Ken Burgin

Preparing your Cafe and Restaurant for the 2020 Recession

The last time we had an impact like this in Australia was back in 2001, after the 9/11 attacks in New York. Then there was the Global Financial Crisis in 2007 – 2009, which affected Australia to some extent, but a rapid economic response by the government stopped it from having the effect here that it had elsewhere.

I wrote a fairly lengthy article back in 2001, with advice on how to manage the effects on small businesses – it still holds up well. Plus some thoughts last month on the need for a 2020 Plan B.

Now we can see another recession unfolding in front of us.

In Australia, 120,000 Chinese tourists have stopped arriving (one sixth of the normal total), and at Feb 29th 2020, there are still more than 100,000 Chinese students who can’t come back to school or university in Australia – one in four of our international students are from China. And Chinese restaurants, one of the foundations of our modern industry, are facing a catastrophic loss of customers – many have already closed.

Dramatic disruption to Chinese manufacturing and supply chains mean there could be shortages of kitchen equipment, spare parts, appliances, packaged food and chemicals. In Australia, China makes (or supplies parts for) almost everything we use!

China is a massive importer of our raw materials (from coal and minerals to lobsters and meat) – as they and other countries close borders, trade will be hit in many, many areas. A record number of purchase and supply contracts are being cancelled because of force majeure (unforseeable force).

Hospitality thrives on optimism and prosperity, not fear and contraction – we will feel these cold winds very quickly.

Can hospitality handle this crisis more effectively than before?

  • We can see it coming – this is a slowly unfolding catastrophe, so we can do some planning, but speed is essential, and there will still be unexpected events and panics.
  • We have much better management tools for handling cost-cutting – rostering systems, powerful POS systems to pinpoint customer spending, transparent online ordering for the best prices, and bookkeeping systems that give immediate insight into Profit & Loss.
  • There are great options to rent new equipment – no need to run down your capital.
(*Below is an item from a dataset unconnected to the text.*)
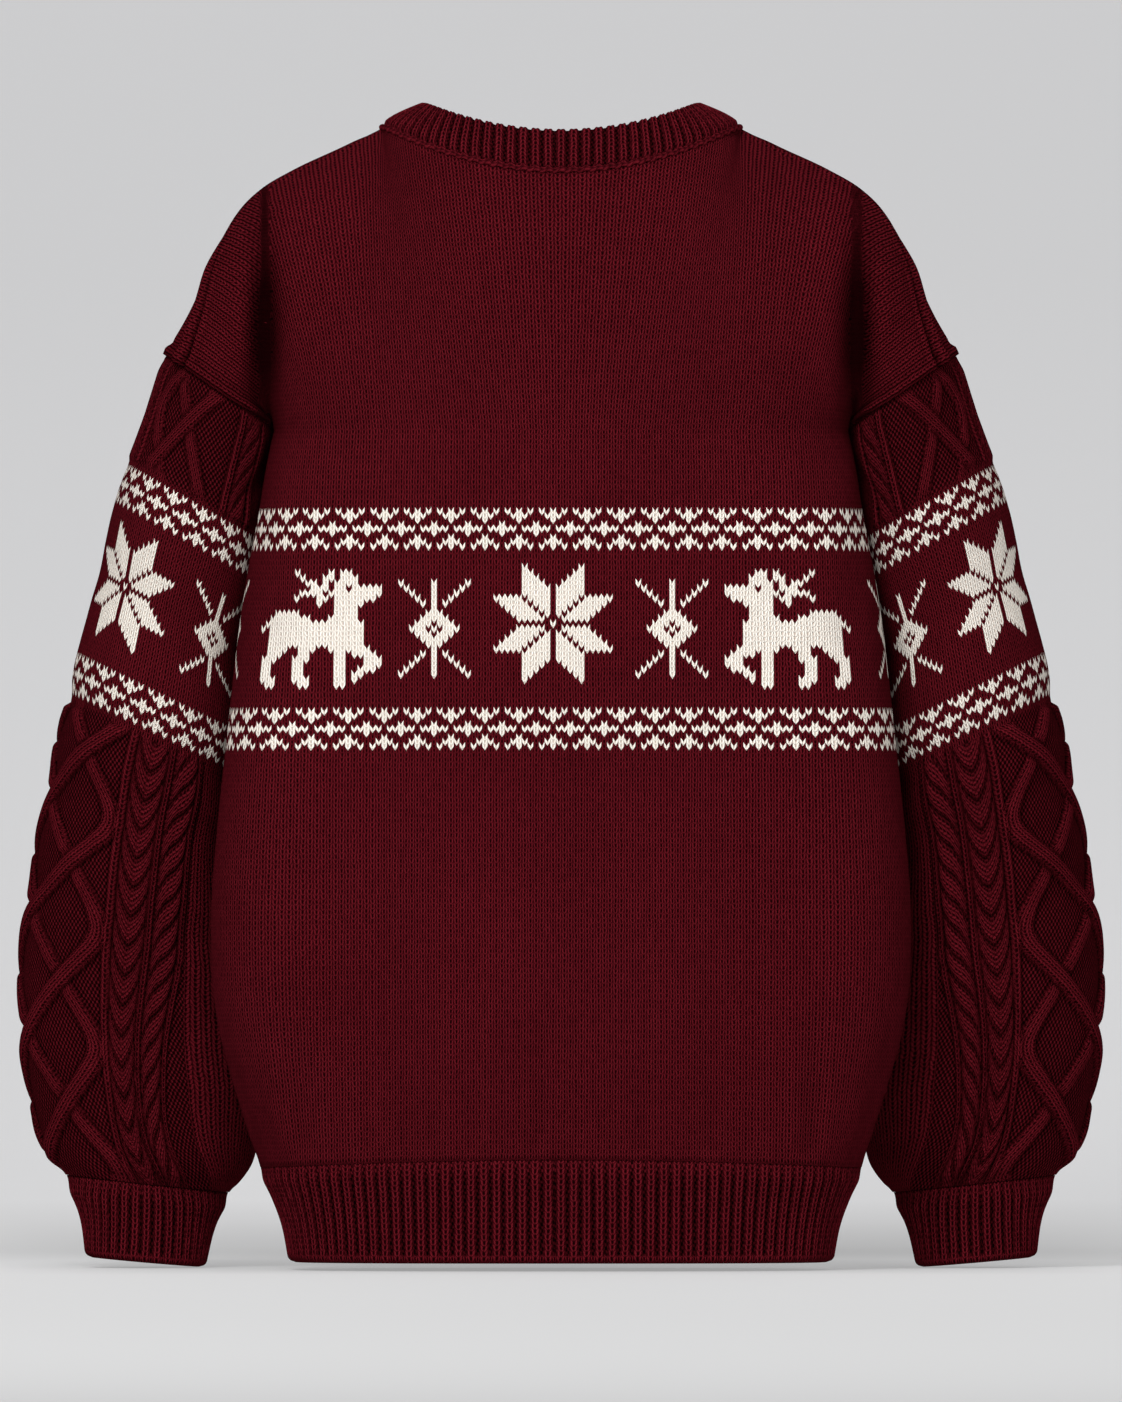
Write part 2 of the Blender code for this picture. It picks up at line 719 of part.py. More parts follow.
def trellis_lines(trellis):
    """Plan lines along the middles and edges of a trellis's strands, and along its two sides."""
    strand_edge = trellis.strand * math.hypot(1 / trellis.wide, 1 / trellis.high)
    first = (trellis.top - trellis.crossing) / trellis.high
    last = (trellis.bottom - trellis.crossing) / trellis.high
    reach = (trellis.half + STRAND_OVERRUN) / trellis.wide
    lines = []
    for k in range(math.floor((first - reach) / 2), math.ceil((last + reach) / 2) + 1):
        for offset in (-strand_edge, 0.0, strand_edge):
            at = 2 * k + offset
            start, end = max(first, at - reach), min(last, at + reach)
            if end - start < 0.1:
                continue
            downs = [trellis.crossing + b * trellis.high for b in (start, end)]
            for turn in (1, -1):
                acrosses = [trellis.middle + turn * (b - at) * trellis.wide for b in (start, end)]
                lines.append(list(zip(acrosses, downs)))
    for side in (1, -1):
        edge = trellis.middle + side * (trellis.half + TRELLIS_EDGE)
        lines.append(straight(edge, trellis.top, trellis.bottom))
    return lines


def diamond_middles(trellis):
    """Plan points in the middles of a trellis's diamonds."""
    first = math.ceil((trellis.top - trellis.crossing) / trellis.high)
    last = math.floor((trellis.bottom - trellis.crossing) / trellis.high)
    most = round(trellis.half / trellis.wide)
    return [
        (trellis.middle + a * trellis.wide, trellis.crossing + b * trellis.high)
        for b in range(first, last + 1)
        for a in range(-most, most + 1)
        if (a + b) % 2
    ]


def cord_lines(cord, side):
    """Plan lines of a cord on one side of the panel: edges, middle, and the crests and grooves of lobes."""
    top, bottom = LOWER_TRELLIS.top, LOWER_TRELLIS.bottom

    def across(off_share):
        return LOWER_TRELLIS.middle + side * (cord.off + off_share * cord.half_width)

    if cord.kind == "plain":
        return [straight(across(share), top, bottom) for share in (-1.0, 0.0, 1.0)]
    lines = [straight(across(share), top, bottom) for share in (-1.0, 1.0)]
    for half_lobe in range(math.ceil(2 * top / LOBE), math.floor(2 * bottom / LOBE) + 2):
        line = [
            (across(share), (half_lobe / 2 - lobe_lean(cord, share)) * LOBE)
            for share in (-1.0, -0.5, 0.0, 0.5, 1.0)
        ]
        if all(top + 1 < down < bottom - 1 for _, down in line):
            lines.append(line)
    return lines


def in_cables(across, down):
    """Whether a place on the sleeve's plan lies among its cables."""
    if down < TOP_TRELLIS.bottom + GROUND_MARGIN:
        return abs(across) < TOP_TRELLIS.half + GROUND_MARGIN
    if down > LOWER_TRELLIS.top - GROUND_MARGIN:
        return abs(across - LOWER_TRELLIS.middle) < CABLES_REACH
    return False


def sleeve_plan(columns, rows):
    """Points and triangles of the sleeve's outside on its flat plan, with edges along all its cables."""
    left, right, top, bottom = columns[0], columns[-1], rows[0], rows[-1]
    lines = [[(left, top), (right, top), (right, bottom), (left, bottom), (left, top)]]
    dots = []
    for trellis in TRELLISES:
        lines += trellis_lines(trellis)
        dots += diamond_middles(trellis)
    for cord in CORDS:
        lines += cord_lines(cord, 1) + cord_lines(cord, -1)
    for down in rows:
        for across in columns:
            if down in (top, bottom) or across in (left, right) or not in_cables(across, down):
                dots.append((across, down))
    plan, edges = [Vector(dot) for dot in dots], []
    for line in lines:
        edges += [(len(plan) + k, len(plan) + k + 1) for k in range(len(line) - 1)]
        plan += [Vector(point) for point in line]
    points, _, triangles, *_ = delaunay_2d_cdt(plan, edges, [], 0, MERGE)
    return points, [tuple(triangle) for triangle in triangles]


def build_sleeve(name):
    """The left sleeve: a tube with raised cables outside and a plain inside."""
    left, right = FLAT_EDGES[-1], FLAT_EDGES[1]
    columns = [left + (right - left) * i / SLEEVE_COLUMNS for i in range(SLEEVE_COLUMNS + 1)]
    rows = [SLEEVE_TOP + (SLEEVE_LENGTH - SLEEVE_TOP) * j / SLEEVE_ROWS for j in range(SLEEVE_ROWS + 1)]
    plan, faces = sleeve_plan(columns, rows)
    points = []
    for across, down in plan:
        point, out = sleeve_point(across, down)
        points.append(point + out * (relief(across, down) - STEP_IN))
    count, width = len(points), len(columns)
    for down in rows:
        for across in columns:
            point, out = sleeve_point(across, down)
            points.append(point - out * (STEP_IN + WALL))
    faces += grid_faces(width, len(rows), count)
    for row, down in ((0, rows[0]), (len(rows) - 1, rows[-1])):
        rim = sorted((place.x, k) for k, place in enumerate(plan) if abs(place.y - down) < 0.01)
        for i, ((_, a), (_, b)) in enumerate(pairwise(rim)):
            inner = count + row * width + i
            faces.append((a, b, inner + 1, inner))
    return make_object(name, points, faces)


def build():
    """The whole sweater."""
    for thing in list(bpy.data.objects):
        bpy.data.objects.remove(thing, do_unlink=True)
    build_panels()
    build_hem()
    build_collar()
    mirrored("sleeve_right", build_sleeve("sleeve_left"))
    build_cuffs()


build()
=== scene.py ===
"""Looks of a knitted Christmas sweater, filled out as if worn, with both arms down.

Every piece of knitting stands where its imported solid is, in the same frame: the wearer's left is +X, the
back is +Y, up is +Z and the origin is in the middle of the neck. Forms are worked out in millimetres, and
MM turns them into metres. Stitches are counted in wales, which run up the cloth, and courses, which run
across it.
"""

import json
import logging
import math
from collections.abc import Callable, Sequence
from dataclasses import dataclass, field
from enum import Enum

import bpy
import numpy as np
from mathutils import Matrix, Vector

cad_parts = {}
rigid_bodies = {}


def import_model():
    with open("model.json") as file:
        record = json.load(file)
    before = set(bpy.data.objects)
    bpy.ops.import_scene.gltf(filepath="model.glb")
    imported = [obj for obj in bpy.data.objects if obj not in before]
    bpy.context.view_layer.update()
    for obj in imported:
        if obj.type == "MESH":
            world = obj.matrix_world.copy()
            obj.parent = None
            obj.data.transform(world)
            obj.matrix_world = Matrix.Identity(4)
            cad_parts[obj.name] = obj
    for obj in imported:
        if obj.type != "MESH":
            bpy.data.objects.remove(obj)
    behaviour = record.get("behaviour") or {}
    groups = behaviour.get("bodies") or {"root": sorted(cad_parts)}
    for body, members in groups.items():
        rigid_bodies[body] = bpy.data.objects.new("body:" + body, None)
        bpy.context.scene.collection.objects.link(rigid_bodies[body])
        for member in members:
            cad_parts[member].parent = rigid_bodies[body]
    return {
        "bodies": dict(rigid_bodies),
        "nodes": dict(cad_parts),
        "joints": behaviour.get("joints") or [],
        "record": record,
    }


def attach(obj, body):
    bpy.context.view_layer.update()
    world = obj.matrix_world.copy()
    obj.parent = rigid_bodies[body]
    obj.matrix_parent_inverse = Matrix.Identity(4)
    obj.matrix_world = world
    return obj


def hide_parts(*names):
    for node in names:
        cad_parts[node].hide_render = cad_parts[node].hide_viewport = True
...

Renewal and innovation can’t stop during a slowdown.
  • We also have low-cost and sophisticated ways to reach out to customers, through targeted social media, email marketing, online bookings, websites and online directories – we can communicate much more effectively.
  • What’s not different is the painful necessity of reducing staff hours and paying the same rent with fewer sales dollars.

Buckle up folks – I’m an optimist by nature, but 2020 is going to be a very bumpy ride!